Supply chain managers don’t want to buy blockchain

The blocckhain fatigue is real

Supply chain managers don’t want to buy blockchain
Matthew Beedham
Story by

Matthew Beedham

Editor, SHIFT by TNW

Matthew is the editor of SHIFT. He likes electric cars, and other things with wheels, wings, or hulls. Matthew is the editor of SHIFT. He likes electric cars, and other things with wheels, wings, or hulls.

Despite the excitement currently surrounding blockchain, it seems supply chain managers are falling out of love with the decentralized technology.

Procurement industry leaders discussed blockchain at the Supply Management Forum in London last week and spoke of how they are still waiting for the value of blockchain adoption to be proven.

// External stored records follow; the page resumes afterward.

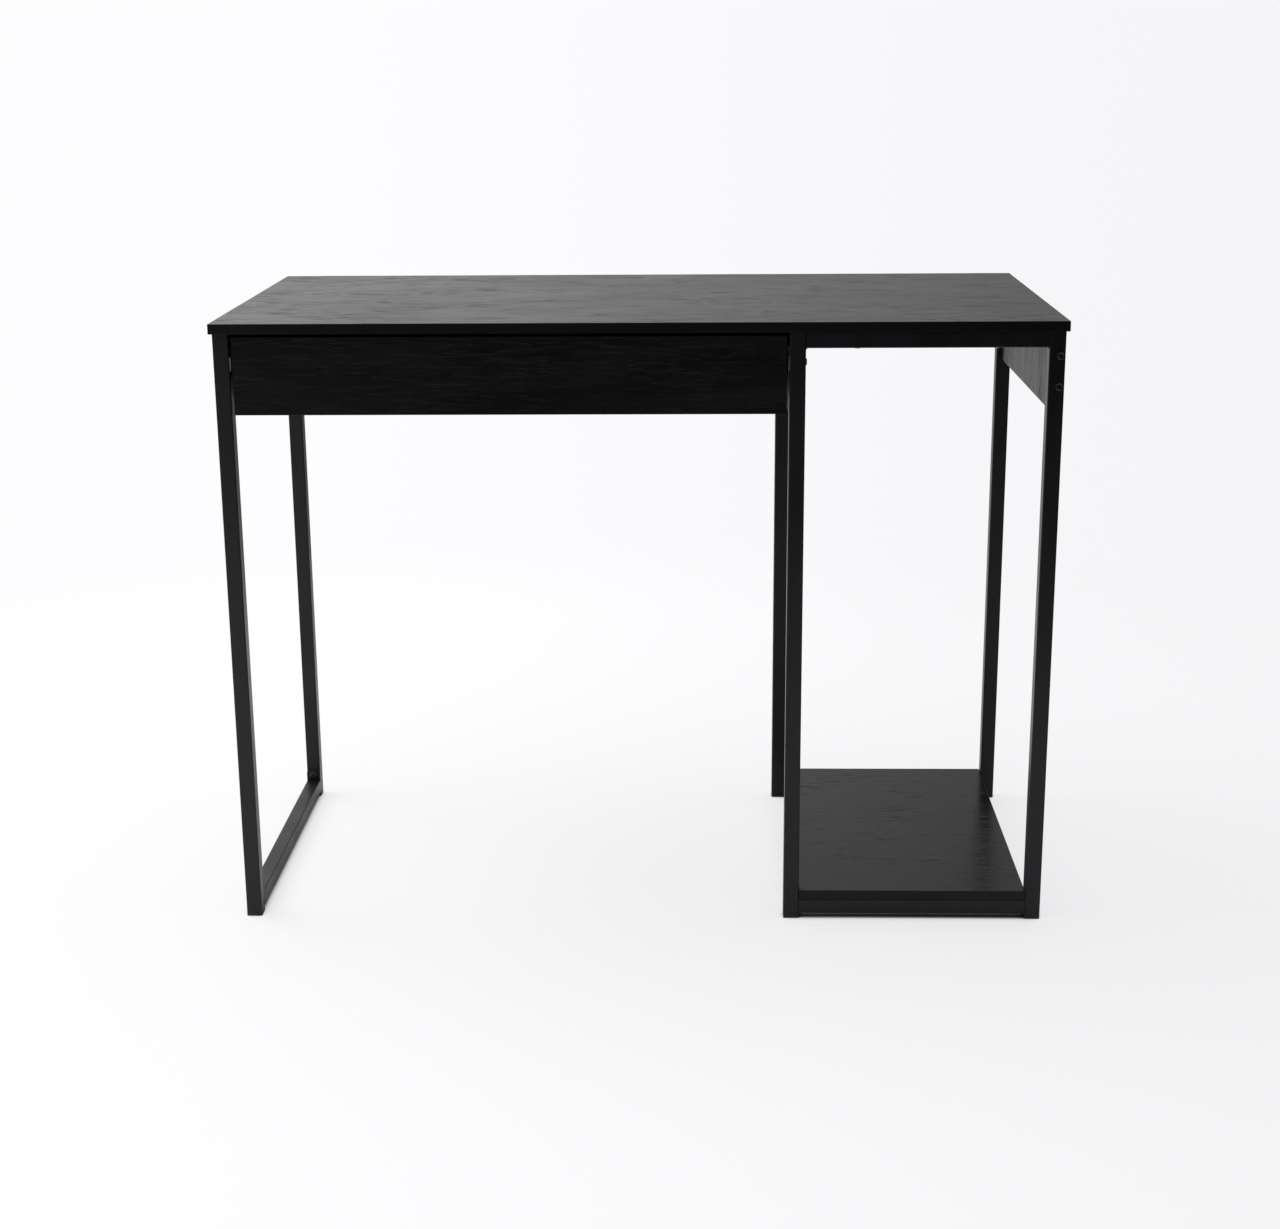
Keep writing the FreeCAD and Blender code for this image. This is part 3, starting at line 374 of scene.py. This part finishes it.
def bumper_rubber():
    """Moulded rubber: dull, with a bloom of grey dust."""
    material, tree, shader = start_material("moulded_black_rubber", Specular_IOR_Level=0.35)
    bloom = grains(tree, 2 * MM, 3.0)
    colour = two_tone(tree, bloom, 0.4, 0.75, "#141414", "#242423")
    gloss = ramp(tree, bloom, 0.3, 0.7, 0.7, 0.85)
    normal = relief(tree, bloom, 0.04 * MM)
    finish_with(tree, shader, Base_Color=colour, Roughness=gloss, Normal=normal)
    return material


def beech_dowel():
    """Compressed beech: pale, with brown flecks and rolled flutes along the dowel."""
    material, tree, shader = start_material("compressed_beech", Roughness=0.62)
    fibre = noise(tree, (0.5 * MM, 0.009, 0.5 * MM), 2.0)
    flecks = noise(tree, (0.7 * MM, 2.6 * MM, 0.7 * MM), 1.0)
    colour = two_tone(tree, fibre, 0.3, 0.7, "#C69C6D", "#D9B889")
    colour = blended(tree, ramp(tree, flecks, 0.6, 0.75), colour, linear("#8E6238"))
    finish_with(tree, shader, Base_Color=colour, Normal=relief(tree, fibre, 0.05 * MM))
    return material


def drawer_foil():
    """Paper foil wrapped round the drawer's boards: printed black, duller than melamine."""
    material, tree, shader = start_material("black_paper_foil", Specular_IOR_Level=0.4)
    fibre = noise(tree, (0.05, 0.05, 1.3 * MM), 2.0, 0.6)
    mottle = grains(tree, 2 * MM)
    colour = two_tone(tree, fibre, 0.35, 0.7, "#151516", "#212122")
    gloss = ramp(tree, mottle, 0.3, 0.7, 0.46, 0.56)
    normal = relief(tree, summed(tree, (fibre, 1.0), (mottle, 0.4)), 0.04 * MM)
    finish_with(tree, shader, Base_Color=colour, Roughness=gloss, Normal=normal)
    return material


def painted_hardboard():
    """Hardboard: rolled black paint on top, bare brown fibre with a pressed screen below."""
    material, tree, shader = start_material("painted_hardboard", Specular_IOR_Level=0.35)
    below = ramp(tree, facing(tree, "Z"), -0.4, -0.6)
    fibre = noise(tree, (1.6 * MM, 1.6 * MM, 1.6 * MM), 4.0, 0.65)
    brushed = noise(tree, (0.16, 0.0035, 0.0035), 2.0, 0.6)
    coat = summed(tree, (fibre, 0.5), (brushed, 0.5))
    paint = two_tone(tree, coat, 0.36, 0.64, "#111112", "#232324")
    bare = two_tone(tree, fibre, 0.3, 0.7, "#4A3625", "#77593C")
    screen_mesh = stretched(tree, (1.8 * MM, 1.8 * MM, 1.8 * MM))
    woven = add(tree, "ShaderNodeSeparateXYZ", {"Vector": screen_mesh})
    ridge_x = maths(tree, "SINE", maths(tree, "MULTIPLY", woven.outputs["X"], 2 * pi))
    ridge_y = maths(tree, "SINE", maths(tree, "MULTIPLY", woven.outputs["Y"], 2 * pi))
    screen = maths(tree, "MULTIPLY", maths(tree, "MULTIPLY", ridge_x, ridge_y), below)
    finish_with(
        tree, shader, Base_Color=blended(tree, below, paint, bare),
        Roughness=ramp(tree, below, 0.0, 1.0, 0.48, 0.8),
        Normal=relief(tree, maths(tree, "ADD", coat, screen), 0.08 * MM),
    )
    return material


PANEL_LOOK = {"dark": "#0B0B0C", "light": "#181818", "shine": 0.36}
UPRIGHT_PANEL_LOOK = {**PANEL_LOOK, "grain": "Z", "gleam": 0.11, "pressed": 0.16}

FINISHES = {
    "top_laminate": woodgrain_laminate(
        "ash_melamine_top", grain="X", dark="#0D0D0E", light="#202020",
        shine=0.33, gleam=0.42, pressed=0.26, calm=0.1, swelling=0.6,
    ),
    "shelf_laminate": woodgrain_laminate(
        "ash_melamine_shelf", grain="X", dark="#0B0B0C", light="#191919",
        shine=0.22, gleam=0.22, pressed=0.10, calm=0.0, swelling=0.5,
    ),
    "panel_laminate": woodgrain_laminate("ash_melamine_panel", **UPRIGHT_PANEL_LOOK),
    "drawer_front_laminate": woodgrain_laminate(
        "ash_melamine_drawer", grain="X", dark="#070706", light="#171716",
        shine=0.38, gleam=0.16, pressed=0.26, calm=0.3, swelling=0.4,
    ),
    "edge_band": abs_edge_band(),
    "powder_coated_steel": powder_coat(),
    "black_plastic": moulded_polyethylene(),
    "blackened_bolts": black_zinc(),
    "zinc_plated_steel": zinc_plate(),
    "die_cast_zinc": cast_zinc(),
    "bearing_balls": chrome_steel(),
    "rubber": bumper_rubber(),
    "beech": beech_dowel(),
    "drawer_box_foil": drawer_foil(),
    "hardboard": painted_hardboard(),
}

# Boards whose finish differs from their slot's: the back panel's grain runs along it, and the
# panels beside the drawer are matt and nearly black with painted shade on the drawer's side
OWN_FINISHES = {
    "back_panel": woodgrain_laminate(
        "ash_melamine_back_panel", grain="X", gleam=0.20, pressed=0.30, **PANEL_LOOK,
    ),
    "left_side_panel": woodgrain_laminate(
        "ash_melamine_left_panel", painted_shade_side=1.0, **UPRIGHT_PANEL_LOOK,
    ),
    "mid_side_panel": woodgrain_laminate(
        "ash_melamine_mid_panel", painted_shade_side=-1.0, **UPRIGHT_PANEL_LOOK,
    ),
}


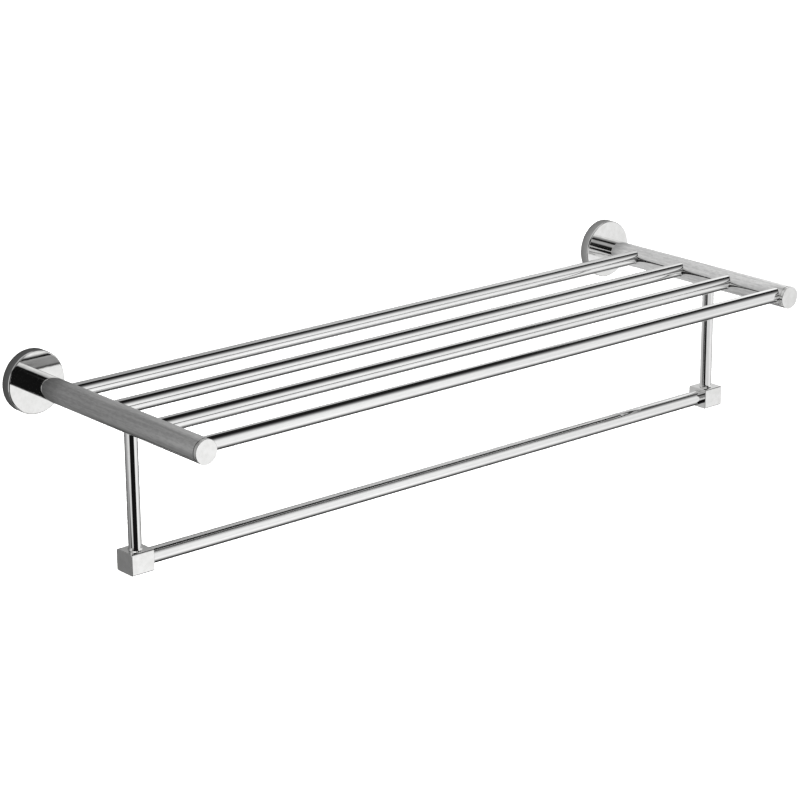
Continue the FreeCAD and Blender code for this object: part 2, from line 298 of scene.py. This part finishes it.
def wall_tone(n, place):
    """The wall's painted light and shade: dimmest behind the left arm, low down, and close round the
    flanges.
    """
    x, z = place[0], place[2]
    # painted light: the wall is lit dimmest behind the left arm and brighter towards the right
    across = n.curve(x, [
        (-1.0, 0.75), (-0.65, 0.60), (-0.55, 0.47), (-0.48, 0.34), (-0.40, 0.25), (-0.3, 0.235),
        (-0.25, 0.32), (-0.2, 0.36), (0.0, 0.50), (0.2, 0.62), (0.3, 0.66), (0.42, 0.66),
        (0.55, 0.95), (1.0, 0.85)])
    # painted shade: the wall is darker low down, below the rack
    down = n.curve(z, [
        (-0.42, 0.08), (-0.3, 0.15), (-0.25, 0.35), (-0.19, 0.8), (-0.08, 0.95), (0.0, 0.98),
        (0.14, 1.1)])
    # a painted shadow of the rack on the wall: darker below the arms, between the left one and the middle
    rack_shadow = n.product(n.ramp(z, -0.03, -0.11), n.ramp(x, -0.37, -0.27), n.ramp(x, 0.1, -0.05))
    down = n.product(down, n.math("SUBTRACT", 1.0, n.product(rack_shadow, 0.65)))
    # painted contact shade on the wall, darkest close round each flange
    from_arm = n.math("SUBTRACT", n.math("ABSOLUTE", x), ARM_X)
    from_axis = n.math("SQRT", n.math("ADD", n.product(from_arm, from_arm), n.product(z, z)))
    shade = n.curve(from_axis, [(0.024, 0.28), (0.030, 0.45), (0.036, 0.6), (0.05, 1.0)])
    return n.product(across, down, shade)


def wall_cover(n, place):
    """The wall ends at its top edge, which is higher past the right arm."""
    top = n.ramp(place[0], 0.40, 0.47, WALL_TOP, WALL_TOP_RIGHT)
    return n.ramp(n.math("SUBTRACT", place[2], top), WALL_FADE, -WALL_FADE)


def dark_cover(n, place):
    return n.product(
        n.ramp(place[0], -0.165, -0.20), n.ramp(place[0], -0.70, -0.65), n.ramp(place[2], 0.5, 0.3))


def pale_cover(n, place):
    return n.product(n.ramp(place[2], -0.33, -0.27), n.ramp(place[2], -0.03, -0.08))


def side_cover(n, place):
    front_edge = n.ramp(place[1], SIDE_CARD_FRONT, SIDE_CARD_FRONT + SIDE_CARD_FADE)
    return n.product(front_edge, n.ramp(place[2], 0.55, 0.48))


def make_cards():
    """The wall that the rack hangs on, glowing with painted light and shade as the chrome mirrors it, a
    dark and a pale card on the left, and a pale card high on the right."""
    reflected_card(
        "wall", (-WALL_HALF_WIDTH, WALL_DEPTH), (WALL_HALF_WIDTH, WALL_DEPTH), (WALL_LOW, WALL_HIGH),
        wall_tone, wall_cover)
    reflected_card(
        "dark_card", DARK_CARD_NEAR, DARK_CARD_FAR, (-0.9, 0.55),
        lambda n, place: DARK_CARD_TONE, dark_cover)
    reflected_card(
        "pale_card", PALE_CARD_NEAR, PALE_CARD_FAR, (-0.34, -0.02),
        lambda n, place: LEFT_TONE, pale_cover)
    reflected_card(
        "side_card", (SIDE_CARD_X, SIDE_CARD_FRONT), (SIDE_CARD_X, 0.0), (0.2, 0.6),
        lambda n, place: SIDE_CARD_TONE, side_cover)


def make_floor():
    """A plain pale floor far below the rack, which the chrome doesn't mirror."""
    low = cad_box[0]
    bpy.ops.mesh.primitive_circle_add(
        vertices=FLOOR_CORNERS, radius=FLOOR_RADIUS, fill_type="NGON", location=(0, 0, low.z - FLOOR_DROP))
    floor = bpy.context.object
    floor.name = "floor"
    floor.visible_glossy = False
    material = bpy.data.materials.new("floor")
    n = Nodes(material)
    surface = n.new("ShaderNodeBsdfDiffuse")
    surface.inputs["Color"].default_value = (FLOOR_TONE, FLOOR_TONE, FLOOR_TONE, 1)
    n.finish(surface)
    floor.data.materials.append(material)


def make_light():
    """One broad overhead light for the floor. The chrome mirrors the studio instead."""
    data = bpy.data.lights.new("overhead", "SUN")
    data.energy = LIGHT_STRENGTH
    data.angle = LIGHT_SPREAD
    light = bpy.data.objects.new("overhead", data)
    light.visible_glossy = False
    bpy.context.scene.collection.objects.link(light)


# ---- Materials ----
def stretched(grain, across, along):
    """The lumps per metre on each axis, for a pattern that is drawn out along the grain."""
    return tuple(along if axis == grain else across for axis in range(3))


def metal(name, colours, roughness, depth, cloud, height):
    """A metal that goes from the first to the second of its colours and roughnesses with the cloud, and
    whose surface rises by up to depth, in metres, with the height."""
    material = bpy.data.materials.new(name)
    n = Nodes(material)
    surface = n.new("ShaderNodeBsdfPrincipled")
    surface.inputs["Metallic"].default_value = 1.0
    clouds = cloud(n)
    n.put(surface.inputs["Base Color"], n.tint(clouds, *colours))
    n.put(surface.inputs["Roughness"], n.mix(clouds, *roughness))
    n.put(surface.inputs["Normal"], n.bump(height(n), depth))
    n.finish(surface)
    return material


def polished_chrome(name, grain, dimmest, mottle):
    """Bright plate with fine polishing lines along the grain, and streaks as dim as dimmest. mottle is
    the share of the streaks that small specks break up."""
    def cloud(n):
        streaks = n.ramp(n.noise(stretched(grain, 420, 11), detail=3.0), 0.35, 0.65)
        specks = n.ramp(n.noise(stretched(grain, 700, 190), detail=3.0), 0.35, 0.65)
        return n.mix(mottle, streaks, specks)

    def height(n):
        lines = n.noise(stretched(grain, 2600, 60))
        waves = n.noise(stretched(grain, 90, 9))
        return n.math("ADD", n.product(lines, 0.05), waves)

    return metal(
        name, colours=((dimmest,) * 3, (0.91, 0.91, 0.905)), roughness=(0.06, 0.02), depth=0.00004,
        cloud=cloud, height=height)


def polished_face(name):
    """The same plate on discs and blocks, polished in no one direction."""
    def cloud(n):
        return n.ramp(n.noise((170, 170, 170), detail=4.0), 0.3, 0.7)

    def height(n):
        return n.math("ADD", n.product(n.noise((2400, 2400, 2400)), 0.05), n.noise((75, 75, 75)))

    return metal(
        name, colours=((0.83, 0.83, 0.82), (0.90, 0.90, 0.895)), roughness=(0.05, 0.02), depth=0.00003,
        cloud=cloud, height=height)


def cast_zinc(name):
    """Matt grey casting, slightly mottled and grained."""
    def cloud(n):
        return n.ramp(n.noise((220, 220, 220), detail=4.0), 0.3, 0.7)

    def height(n):
        return n.noise((1900, 1900, 1900), detail=3.0)

    return metal(
        name, colours=((0.47, 0.48, 0.49), (0.63, 0.64, 0.65)), roughness=(0.52, 0.38), depth=0.00012,
        cloud=cloud, height=height)


def zinc_plated_steel(name):
    """Grey-white plate with a faint yellow and blue bloom, and fine marks drawn out along Z."""
    def cloud(n):
        return n.ramp(n.noise((420, 420, 420), detail=3.0), 0.3, 0.7)

    def height(n):
        return n.noise((3000, 3000, 900))

    return metal(
        name, colours=((0.56, 0.57, 0.60), (0.68, 0.66, 0.58)), roughness=(0.34, 0.22), depth=0.00006,
        cloud=cloud, height=height)


def turned_brass(name):
    """Unplated brass with a slight tarnish, and tool marks round Y."""
    def cloud(n):
        return n.ramp(n.noise((300, 120, 300), detail=3.0), 0.3, 0.7)

    def height(n):
        return n.noise((500, 4200, 500))

    return metal(
        name, colours=((0.62, 0.46, 0.21), (0.82, 0.66, 0.36)), roughness=(0.30, 0.18), depth=0.00008,
        cloud=cloud, height=height)


def paint_nodes():
    """Gives every CAD node the finish that its slot in the record names. Plated pieces are polished along
    their longest side, and discs and blocks in no one direction."""
    chromes = [
        polished_chrome("chrome_along_x", ALONG_X, dimmest=0.82, mottle=0.3),
        polished_chrome("chrome_along_y", ALONG_Y, dimmest=0.68, mottle=0.45),
        polished_chrome("chrome_along_z", ALONG_Z, dimmest=0.80, mottle=0.3)]
    face = polished_face("chrome_face")
    finishes = {
        "zinc_bracket": cast_zinc("cast_zinc"),
        "fixing_steel": zinc_plated_steel("zinc_plated_steel"),
        "brass_insert": turned_brass("turned_brass"),
    }
    for entry in frame["record"]["subparts"]:
        name, slot = entry["node"], entry["material_slot"]
        low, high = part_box(name)
        extent = [high[axis] - low[axis] for axis in range(3)]
        longest, second = sorted(extent, reverse=True)[:2]
        plate = chromes[extent.index(longest)] if longest > TUBE_RATIO * second else face
        materials = frame["nodes"][name].data.materials
        materials.clear()
        materials.append(finishes.get(slot, plate))


make_camera()
make_world()
make_cards()
make_floor()
make_light()
paint_nodes()
bpy.context.scene.view_settings.view_transform = "Standard"
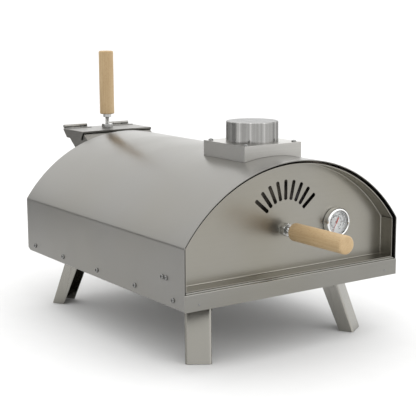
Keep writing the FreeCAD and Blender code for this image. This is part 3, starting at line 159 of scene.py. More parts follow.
def maths(tree, how, first, second):
    """One sum on two sockets or numbers."""
    node = tree.nodes.new("ShaderNodeMath")
    node.operation = how
    for socket, item in zip(node.inputs, (first, second)):
        if isinstance(item, (int, float)):
            socket.default_value = item
        else:
            tree.links.new(item, socket)
    return node.outputs["Value"]


def mixed(tree, how, amount, first, second):
    """Two colours mixed."""
    node = tree.nodes.new("ShaderNodeMix")
    node.data_type = "RGBA"
    node.blend_type = how
    for socket, item in ((node.inputs[0], amount), (node.inputs[6], first),
                         (node.inputs[7], second)):
        if isinstance(item, (int, float)):
            socket.default_value = item
        elif isinstance(item, tuple):
            socket.default_value = (*item, 1)
        else:
            tree.links.new(item, socket)
    return node.outputs[2]


def bumps(tree, shader, layers):
    """Chain (height, strength, depth) layers of bump into the shader's normal."""
    normal = None
    for height, strength, depth in layers:
        node = tree.nodes.new("ShaderNodeBump")
        node.inputs["Strength"].default_value = strength
        node.inputs["Distance"].default_value = depth
        tree.links.new(height, node.inputs["Height"])
        if normal:
            tree.links.new(normal, node.inputs["Normal"])
        normal = node.outputs["Normal"]
    tree.links.new(normal, shader.inputs["Normal"])


print("finish tools ready")

# %% [markdown]
# ## Brushed stainless steel
#
# Stainless sheet is brushed in one direction at the mill. The fine scratches scatter light
# across themselves, so the steel is a soft, smeared mirror. Long thin noise gives the
# scratches, a slow cloudy noise gives the handling marks and heat bloom, and a very slow bump
# gives the slight waviness that no thin sheet is without. The grain runs along one axis.

# %% Brushed steel
def brushed_steel(name, tint, rough, grain="y", wavy=0.0, spread=0.03, warm=0.0):
    """Satin sheet: tint is its colour, rough its (smoothest, roughest), grain its direction."""
    material, tree, shader, place = new_finish(name)
    along, across = 6.0, 1100.0
    stretch = [along if axis in grain else across for axis in "xyz"]
    scratches = stretched_noise(tree, place, stretch, detail=1.0, rough=0.5)
    clouds = stretched_noise(tree, place, (6, 6, 6), detail=2.0, rough=0.4)
    smudges = stretched_noise(tree, place, (16, 16, 16), detail=1.5, rough=0.4)
    dark = tuple(c * (1 - spread) for c in tint)
    light = tuple(min(1, c * (1 + spread)) for c in tint)
    lines = ramp(tree, scratches, [(0.30, dark), (0.70, light)])
    bloom = ramp(tree, clouds, [(0.35, (1 - warm / 2, 1 - warm * 0.8, 1 - warm * 1.7)),
                                (0.65, (1, 1, 1))])
    marks = ramp(tree, smudges, [(0.25, (0.95, 0.95, 0.945)), (0.75, (1, 1, 1))])
    colour = mixed(tree, "MULTIPLY", 1.0, lines, bloom)
    colour = mixed(tree, "MULTIPLY", 1.0, colour, marks)
    tree.links.new(colour, shader.inputs["Base Color"])
    shader.inputs["Metallic"].default_value = 1
    wear = maths(tree, "ADD", maths(tree, "MULTIPLY", scratches, 0.08),
                 maths(tree, "MULTIPLY", smudges, 0.92))
    tree.links.new(between(tree, wear, rough[0], rough[1], 0.35, 0.65), shader.inputs["Roughness"])
    layers = [(scratches, 0.002, 0.02 * MM)]
    if wavy:
        slow = stretched_noise(tree, place, (5.5, 5.5, 5.5), detail=0.0)
        layers.insert(0, (slow, 1.0, wavy * MM))
    bumps(tree, shader, layers)
    return material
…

Organizations aren’t investing in blockchain technology yet because “It lacks practical application,” Supply Management Magazine (SMM) reports.

Jaguar Land Rover’s global purchasing transformation director, Richard Harding, even said that he has not yet seen a blockchain use case enticing enough to make him invest his time into it.

Some might find that surprising, given headlines at the end of April were awash with the news that Jaguar Land Rover was working with IOTA to reward drivers with cryptocurrency.

A spokesperson recently told Hard Fork in an email that JLR’s relationship with IOTA is currently a “research project.” Whether it will be deployed or not remains to be seen.

What’s more, the project with IOTA is not related to the automaker’s supply chain. Echoing the procurement professionals at the forum, blockchain isn’t useful in every scenario.

Indeed, Stefanie Seff, strategic leader of procurement for Thurrock Council, also said at the forum that they can see the benefit in blockchain, but are yet to see anyone demonstrate the benefit of switching to the decentralized technology.

SMM magazine cites that this might be signs of a growing trend. Figures from a recent report by industry research firm Gartner suggest that because of the lack of strong use cases, 90 percent of blockchain-based supply chain projects will experience what it calls “blockchain fatigue,” by 2023.

In short, “blockchain fatigue” is the result of exploring a technology that lacks standards, and was oversold and misunderstood.

So far though, the firms that put almonds, cheese, milk, shrimp, and metals on the blockchain are claiming success in their respective trials.

Of course, we’ll have to wait and see if “blockchain fatigue” will affect all use cases or just the most ridiculous ones.